Whisk eggs, 3/4 cup sugar, and 1/8 teaspoon salt in large bowl to blend. Bring cream and half and half to simmer in medium saucepan. Very gradually whisk cream mixture into egg mixture. Strain custard into medium bowl; mix in vanilla. Cool to lukewarm, about 30 minutes.

Whisk brown sugar and butter in large skillet over medium-high heat until smooth sauce forms, about 1 minute. Whisk in rum, lemon juice, and 1/4 teaspoon salt. Add bananas and toss just until coated, about 30 seconds. Remove from heat.

Lightly butter 8x8x2-inch glass baking dish (8-cup capacity). Scatter 1/3 of bread in dish. Top with half of bananas and half of syrup from skillet. Scatter half of remaining bread over. Top with remaining bananas and syrup from skillet, then remaining bread. Pour custard over. Let pudding stand 30 minutes, occasionally pressing down bread to submerge and to absorb the custard.

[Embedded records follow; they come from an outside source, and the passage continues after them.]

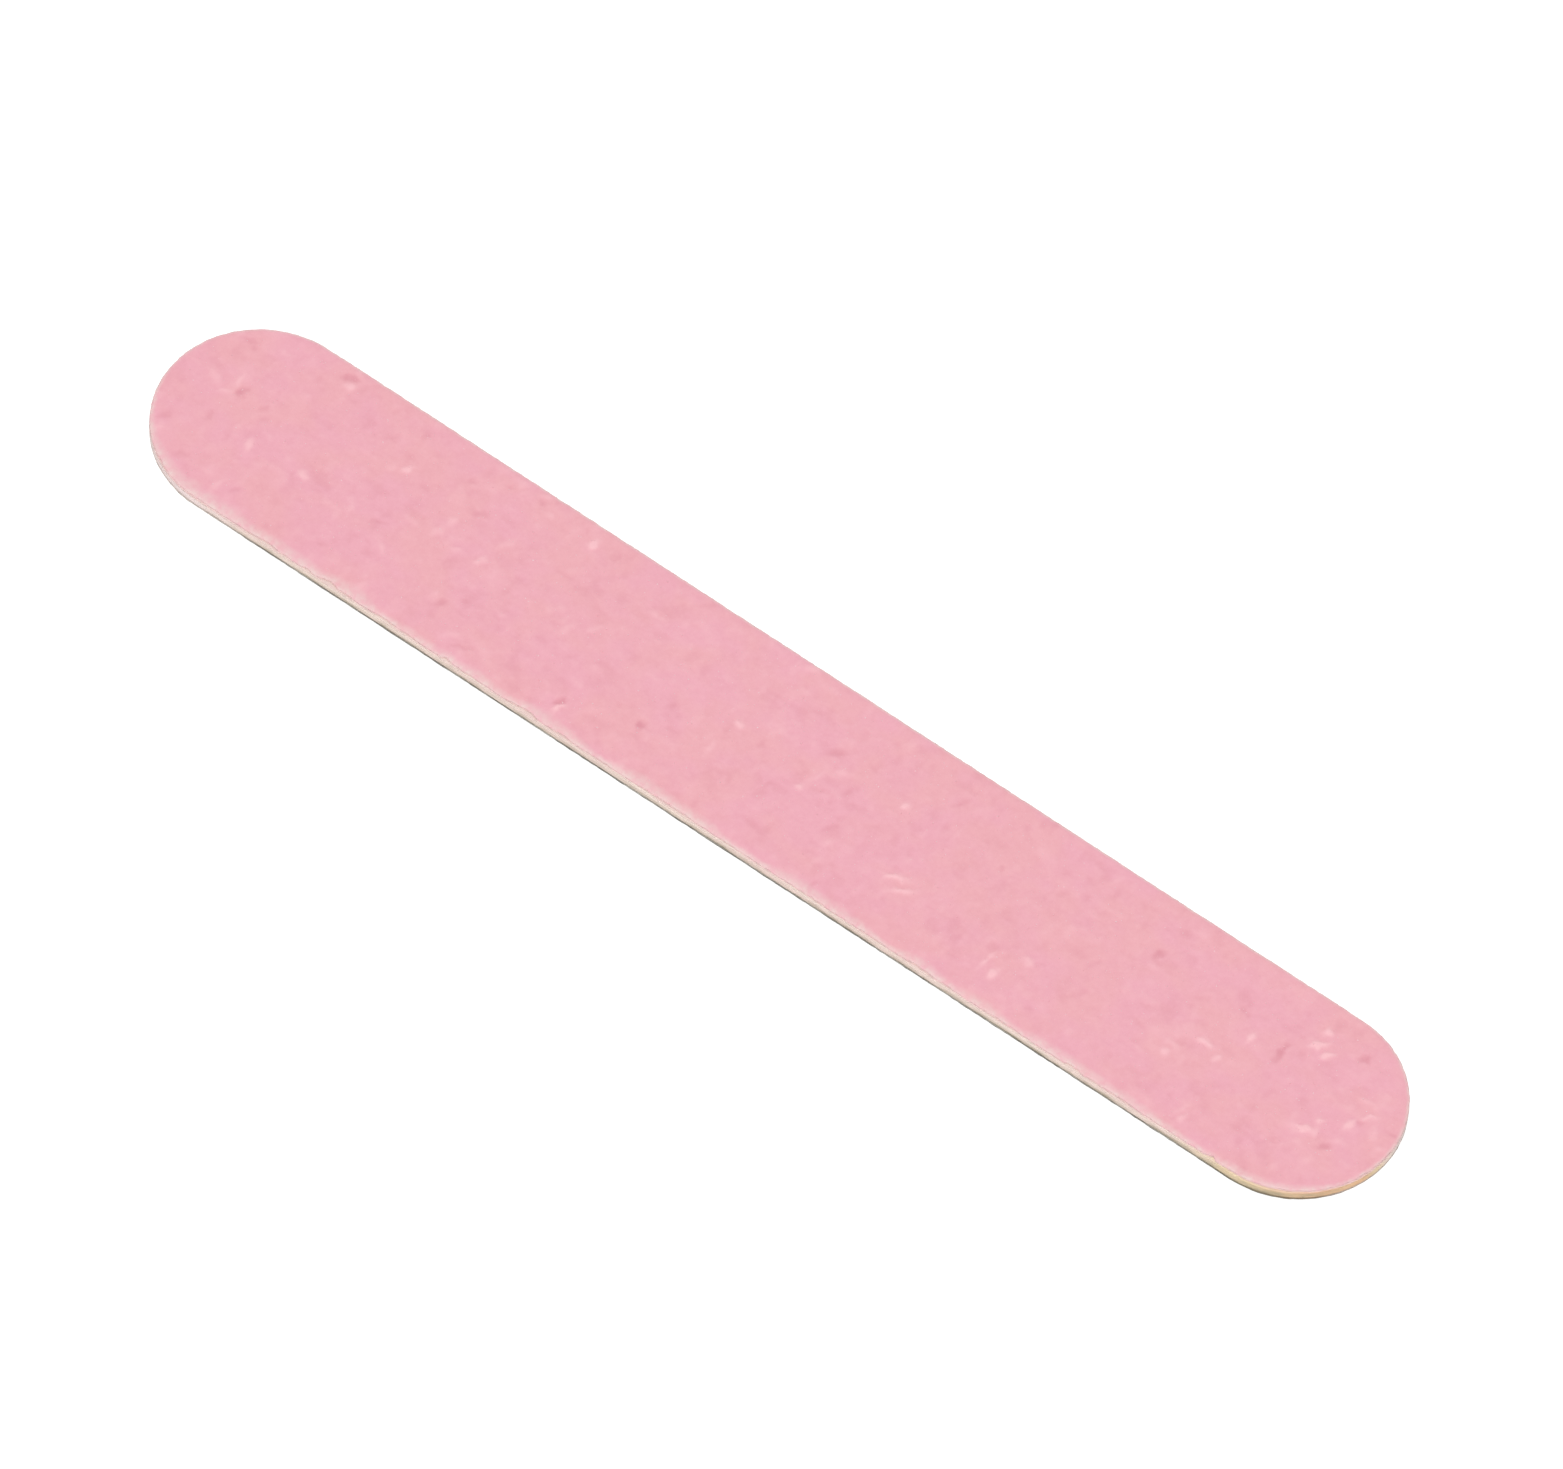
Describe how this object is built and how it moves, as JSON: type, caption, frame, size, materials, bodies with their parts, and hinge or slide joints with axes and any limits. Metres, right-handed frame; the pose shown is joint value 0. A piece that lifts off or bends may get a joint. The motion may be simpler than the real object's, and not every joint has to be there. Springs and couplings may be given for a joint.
{
  "type": "mini nail file",
  "caption": "Flat double-sided nail file strip with fully rounded ends: a thin wood core with fine abrasive paper glued to both faces.",
  "frame": {"origin": "centre of the lower face's outline, on the plane the file lies on", "axes": "+X along the file, +Y across it, +Z through its thickness from the lower grey face to the upper pink face"},
  "size_m": [0.085, 0.0126, 0.001],
  "materials": {
    "pink_grit": "matte",
    "pink_bond_coat": "satin",
    "backing_paper": "matte",
    "grey_backing_paper": "matte",
    "laminating_glue": "satin",
    "core_wood": "matte",
    "grey_grit": "matte",
    "grey_bond_coat": "satin"
  },
  "bodies": {
    "root": {"lower_abrasive_grit": "grey_grit", "lower_bond_coat": "grey_bond_coat", "lower_backing_paper": "grey_backing_paper", "lower_glue_film": "laminating_glue", "wood_core": "core_wood", "upper_glue_film": "laminating_glue", "upper_backing_paper": "backing_paper", "upper_bond_coat": "pink_bond_coat", "upper_abrasive_grit": "pink_grit"}
  },
  "joints": []
}
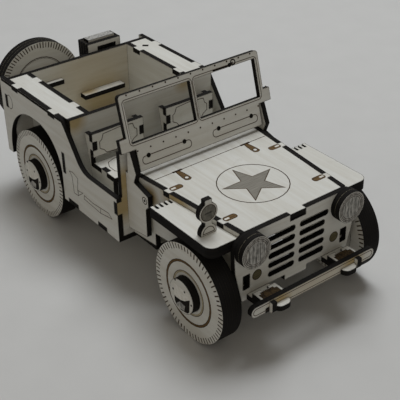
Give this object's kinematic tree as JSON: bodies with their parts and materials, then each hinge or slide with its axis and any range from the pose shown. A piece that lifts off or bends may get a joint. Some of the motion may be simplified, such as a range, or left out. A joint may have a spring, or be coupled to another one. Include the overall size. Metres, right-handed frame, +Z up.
{
  "type": "laser-cut plywood toy army 4x4 car",
  "caption": "Laser-cut plywood toy of an open light army 4x4: slotted plates, raked open windscreen, spare wheel and fuel can on the tailgate, wheels that roll on wooden axles.",
  "frame": {"origin": "on the ground, below the middle of the whole length and width", "axes": "+X forward, +Y to the car's left, +Z up"},
  "size_m": [0.244, 0.1188, 0.1115],
  "materials": {
    "plywood": "bare birch plywood with burned cut edges",
    "dowel": "bare wood"
  },
  "bodies": {
    "body": {"arch_panel_left": "plywood", "arch_panel_right": "plywood", "bonnet": "plywood", "bulkhead": "plywood", "bumper": "plywood", "can_tray": "plywood", "cargo_floor": "plywood", "cowl_left": "plywood", "cowl_right": "plywood", "engine_side_left": "plywood", "engine_side_right": "plywood", "fender_left": "plywood", "fender_lips": "plywood", "fender_right": "plywood", "firewall": "plywood", "floor_plate": "plywood", "fuel_can": "plywood", "grille": "plywood", "headlamps": "plywood", "marker_lamp": "plywood", "rail_left": "plywood", "rail_right": "plywood", "seat_backs": "plywood", "seat_frames": "plywood", "seat_pans": "plywood", "shackle_cheeks": "plywood", "shackle_plates_high": "plywood", "shackle_plates_low": "plywood", "shelf_left": "plywood", "shelf_right": "plywood", "spare_bracket": "plywood", "spare_rim": "plywood", "spare_tyre": "plywood", "tailgate": "plywood", "tub_side_left": "plywood", "tub_side_right": "plywood", "well_walls": "plywood", "windscreen": "plywood"},
    "front_axle": {"front_axle_rod": "dowel", "front_rim_left": "plywood", "front_rim_right": "plywood", "front_tyre_left": "plywood", "front_tyre_right": "plywood"},
    "rear_axle": {"rear_axle_rod": "dowel", "rear_rim_left": "plywood", "rear_rim_right": "plywood", "rear_tyre_left": "plywood", "rear_tyre_right": "plywood"}
  },
  "joints": [
    {"name": "front_axle_turn", "type": "hinge", "parent": "body", "child": "front_axle", "pos_m": [0.0824, 0, 0.0284], "axis": [0, 1, 0], "continuous": true},
    {"name": "rear_axle_turn", "type": "hinge", "parent": "body", "child": "rear_axle", "pos_m": [-0.0715, 0, 0.0284], "axis": [0, 1, 0], "continuous": true}
  ]
}
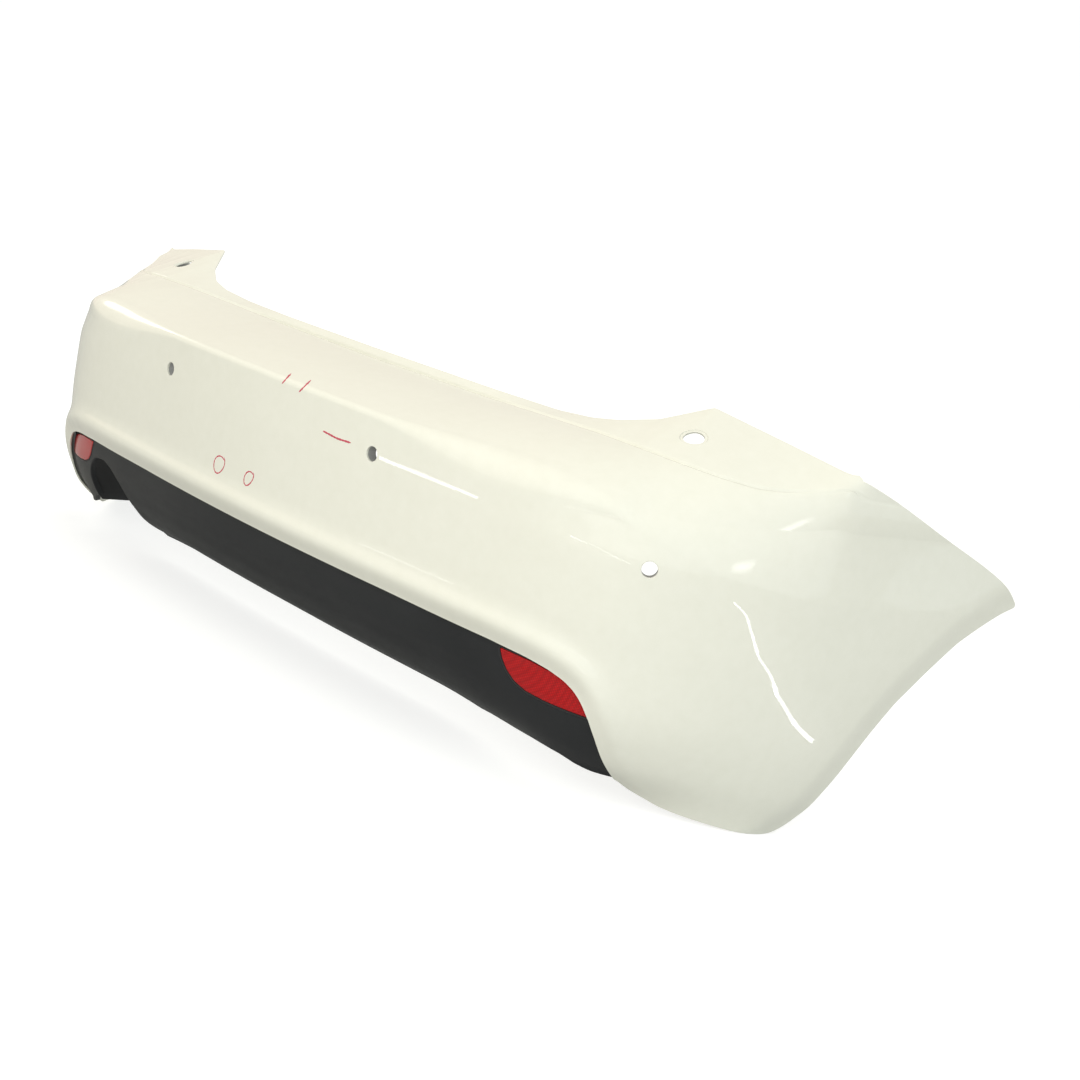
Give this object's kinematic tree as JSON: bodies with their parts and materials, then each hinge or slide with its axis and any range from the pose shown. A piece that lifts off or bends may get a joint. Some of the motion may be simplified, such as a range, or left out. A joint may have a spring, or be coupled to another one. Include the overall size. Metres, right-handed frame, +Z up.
{
  "type": "rear bumper cover",
  "caption": "Painted rear bumper cover with a dark lower insert, red reflectors, sensor holes and wheel arch flanges.",
  "frame": {"origin": "middle of the width and depth of the bounding box, on the plane under the lowest edge of the cheeks", "axes": "+X to the right when looking at the back of the car from behind, +Y forward into the car, +Z up; the cover stands as it does on the car"},
  "size_m": [1.7108, 0.6708, 0.5119],
  "materials": {
    "paint": "clear-coated off-white paint on polypropylene",
    "dark_plastic": "fine grain, unpainted",
    "black_plastic": "smooth matt black",
    "bare_plastic": "bare black moulding",
    "red_lens": "clear red prismatic lens",
    "nylon": "black nylon",
    "zinc": "zinc plated",
    "spring_steel": "phosphated spring steel"
  },
  "bodies": {
    "cover": {"skin_middle": "paint", "skin_corner_left": "paint", "skin_corner_right": "paint", "skin_side_left": "paint", "skin_side_right": "paint", "lower_insert": "dark_plastic", "reflector_lens_left": "red_lens", "reflector_lens_right": "red_lens", "reflector_base_left": "black_plastic", "reflector_base_right": "black_plastic", "sensor_holder_1": "bare_plastic", "sensor_holder_2": "bare_plastic", "sensor_holder_3": "bare_plastic", "sensor_holder_4": "bare_plastic", "joint_bosses": "bare_plastic", "rivet_bodies": "nylon", "insert_screws": "zinc", "arch_nuts_left": "spring_steel", "arch_nuts_right": "spring_steel", "exhaust_shield": "black_plastic"},
    "pin_1": {"rivet_pin_1": "nylon"},
    "pin_2": {"rivet_pin_2": "nylon"},
    "pin_3": {"rivet_pin_3": "nylon"},
    "pin_4": {"rivet_pin_4": "nylon"}
  },
  "joints": [
    {"name": "rivet_pin_1_pull", "type": "slide", "parent": "cover", "child": "pin_1", "axis": [0.1011, 0.9949, 0], "range_m": [0, 0.006]},
    {"name": "rivet_pin_2_pull", "type": "slide", "parent": "cover", "child": "pin_2", "axis": [0.0392, 0.9992, 0], "range_m": [0, 0.006]},
    {"name": "rivet_pin_3_pull", "type": "slide", "parent": "cover", "child": "pin_3", "axis": [-0.0392, 0.9992, 0], "range_m": [0, 0.006]},
    {"name": "rivet_pin_4_pull", "type": "slide", "parent": "cover", "child": "pin_4", "axis": [-0.1011, 0.9949, 0], "range_m": [0, 0.006]}
  ]
}
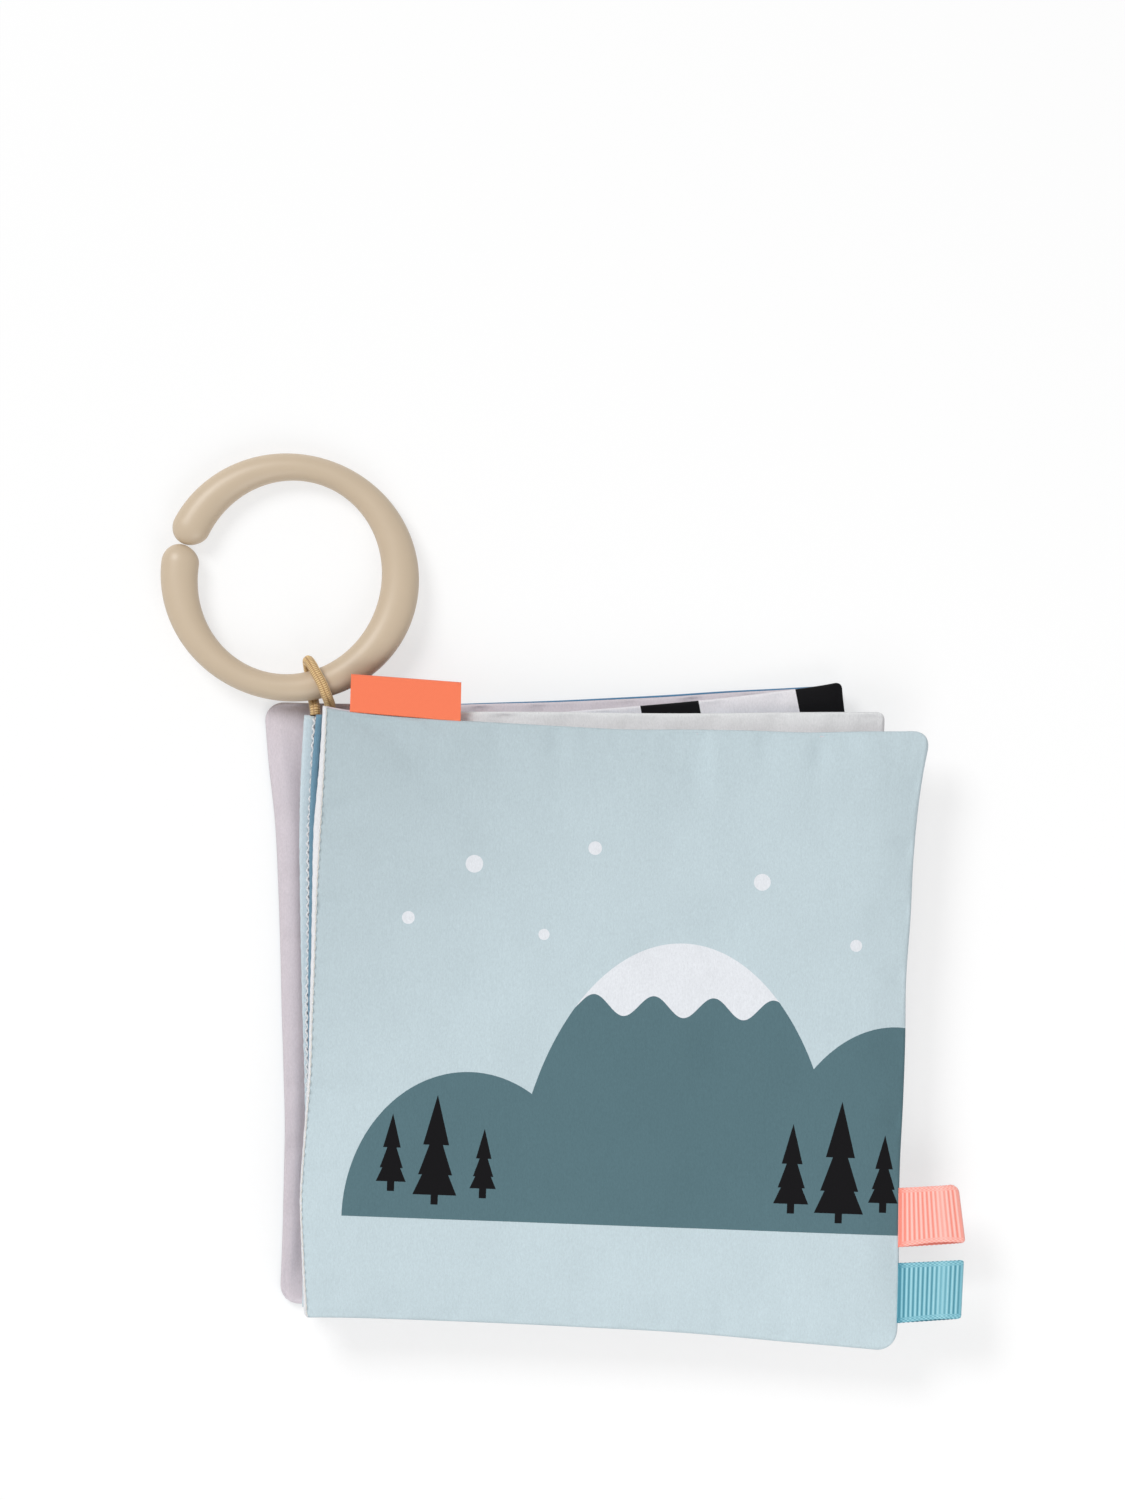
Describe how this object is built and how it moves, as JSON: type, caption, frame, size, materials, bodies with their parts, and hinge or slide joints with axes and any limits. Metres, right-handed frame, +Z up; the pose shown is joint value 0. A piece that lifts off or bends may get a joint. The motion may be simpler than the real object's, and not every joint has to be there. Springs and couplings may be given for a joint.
{
  "type": "soft book",
  "caption": "Closed padded fabric book with two covers and two leaves turning at a spine, two ribbon loops, a side label and a split plastic ring on an elastic cord loop.",
  "frame": {"origin": "middle of the closed book's footprint, on the table it lies on", "axes": "+Z up through the stack of leaves, +Y to the head of the book, +X from the spine to the open edge"},
  "size_m": [0.2014, 0.2236, 0.0177],
  "materials": {
    "pale_blue_fabric": "brushed",
    "lilac_fabric": "brushed",
    "blue_fabric": "brushed",
    "white_fabric": "brushed",
    "wadding": "lofted",
    "crinkle_film": "gloss",
    "overlock_thread": "twisted thread",
    "coral_twill": "twill",
    "rose_grosgrain": "ribbed",
    "teal_grosgrain": "ribbed",
    "elastic_cord": "braided",
    "ring_plastic": "satin"
  },
  "bodies": {
    "back_cover": {"back_cover_outer_fabric": "blue_fabric", "back_cover_inner_fabric": "lilac_fabric", "back_cover_wadding": "wadding"},
    "leaf_three": {"leaf_three_front_fabric": "white_fabric", "leaf_three_back_fabric": "pale_blue_fabric", "leaf_three_wadding": "wadding", "leaf_three_spine_edging": "pale_blue_fabric"},
    "leaf_two": {"leaf_two_front_fabric": "white_fabric", "leaf_two_back_fabric": "blue_fabric", "leaf_two_wadding": "wadding", "leaf_two_spine_edging": "blue_fabric"},
    "front_cover": {"front_cover_outer_fabric": "pale_blue_fabric", "front_cover_inner_fabric": "lilac_fabric", "front_cover_wadding": "wadding", "front_cover_crinkle_film": "crinkle_film", "front_cover_spine_overlock": "overlock_thread"},
    "cord_loop": {"elastic_cord_loop": "elastic_cord"},
    "ring": {"link_ring": "ring_plastic"},
    "label": {"side_label": "coral_twill"},
    "coral_ribbon": {"coral_ribbon_loop": "rose_grosgrain"},
    "teal_ribbon": {"teal_ribbon_loop": "teal_grosgrain"}
  },
  "joints": [
    {"name": "leaf_three_turn", "type": "hinge", "parent": "back_cover", "child": "leaf_three", "pos_m": [-0.06521, -0.02789, 0.0111], "axis": [0, 1, 0], "range_deg": [-180, 0]},
    {"name": "leaf_two_turn", "type": "hinge", "parent": "leaf_three", "child": "leaf_two", "pos_m": [-0.06231, 0.04671, 0.01335], "axis": [0.0105, 0.9999, 0], "range_deg": [-180, 0]},
    {"name": "front_cover_turn", "type": "hinge", "parent": "leaf_two", "child": "front_cover", "pos_m": [-0.06061, 0.04851, 0.0156], "axis": [0.0283, 0.9996, 0], "range_deg": [-180, 0]},
    {"name": "cord_bend", "type": "hinge", "parent": "leaf_three", "child": "cord_loop", "pos_m": [-0.06001, 0.04591, 0.0066], "axis": [1, 0, 0], "range_deg": [0, 15]},
    {"name": "ring_flip", "type": "hinge", "parent": "cord_loop", "child": "ring", "pos_m": [-0.0609, 0.05402, 0.0073], "axis": [0.9636, 0.2672, 0], "range_deg": [0, 60]},
    {"name": "label_bend", "type": "hinge", "parent": "front_cover", "child": "label", "pos_m": [-0.0394, 0.0468, 0.0156], "axis": [0.9963, -0.0864, 0], "range_deg": [0, 95], "stiffness_Nm_per_rad": 0.001},
    {"name": "coral_ribbon_bend", "type": "hinge", "parent": "front_cover", "child": "coral_ribbon", "pos_m": [0.08523, -0.07919, 0.0156], "axis": [0.0372, -0.9993, 0], "range_deg": [-60, 100], "stiffness_Nm_per_rad": 0.002},
    {"name": "teal_ribbon_bend", "type": "hinge", "parent": "front_cover", "child": "teal_ribbon", "pos_m": [0.08508, -0.09827, 0.0156], "axis": [0.0514, -0.9987, 0], "range_deg": [-60, 100], "stiffness_Nm_per_rad": 0.002}
  ]
}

Preheat oven to 350°F. Place dish with pudding in a 13x9x2-inch metal baking pan. Add enough warm water to pan to reach halfway up sides of pudding dish. Cover baking pan with foil. Bake pudding 30 minutes. Uncover and bake until puffed and set in center, about 45 minutes longer. Remove from water bath and let stand 15 minutes. Serve warm or at room temperature with warm caramel sauce.

So many reasons to be thankful!

Wishing you a thankful and abundant holiday season from all of us at Kaua’i Seascapes Nursery!